Сент-Бёв был уже не новичок, и радости его были иного рода. И все же ранним зимним утром он рисовал себе, как г-жа де Буань{24}, нежась в своем алькове с высокими колоннами по углам, разворачивает «Конститюсьонель»; как в два часа дня ее навещает канцлер{25}, и они обсуждают прочитанное; как вечером он, может быть, получит записку от г-жи Аллар{26} или г-жи д'Арбувиль{27}, из коей станет ясно, как воспринята его статья. Иными словами, собственные статьи представлялись ему в виде арки, один конец которой уходит в его мысли и прозу, а другой погружен в умы и восторженное почитание публики, придающие всему сооружению законченность и недостающие краски.
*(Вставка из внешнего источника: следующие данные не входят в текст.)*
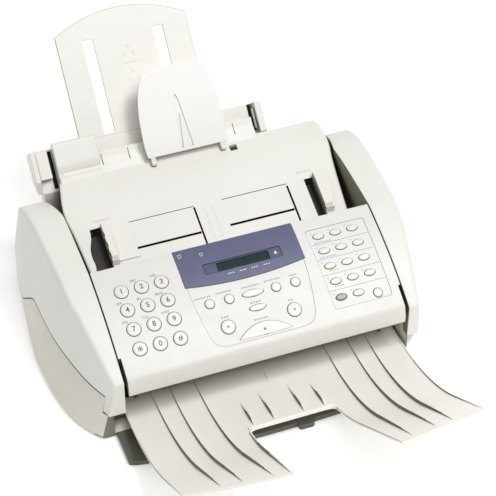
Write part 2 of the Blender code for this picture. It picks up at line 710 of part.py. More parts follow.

Это — примерно то же, что отчет о заседании Палаты, который мы с внутренним содроганием прочитываем в газете: «Г-н председатель Совета министров, министр внутренних дел и культов: „Вы увидите…“ (Громкие протесты справа, лавина аплодисментов слева, продолжительный шум)», — отчет, где предварительные сведения и эмоциональные ремарки — такая же неотъемлемая часть текста, как и сама речь. И впрямь, на «Вы увидите…» фраза отнюдь не закончилась, она едва началась, зато «громкие протесты справа и т. д.» — ее завершение, более замечательное, чем ее середина, и достойное ее начала. Иначе сказать, красота газетной публикации отнюдь не целиком заключена в статье; оторванная от умов, в которых она находит свое завершение, она представляет собой лишь разбитую Венеру. И поскольку окончательную форму придает ей толпа (пусть даже элитарная), форма эта всегда слегка вульгарна. Журналист взвешивает свои слова и приводит их в равновесие со своими мыслями на весах воображаемого одобрения того или иного читателя. Поэтому его творение, созданное в неосознанном соавторстве с другими, менее личностно.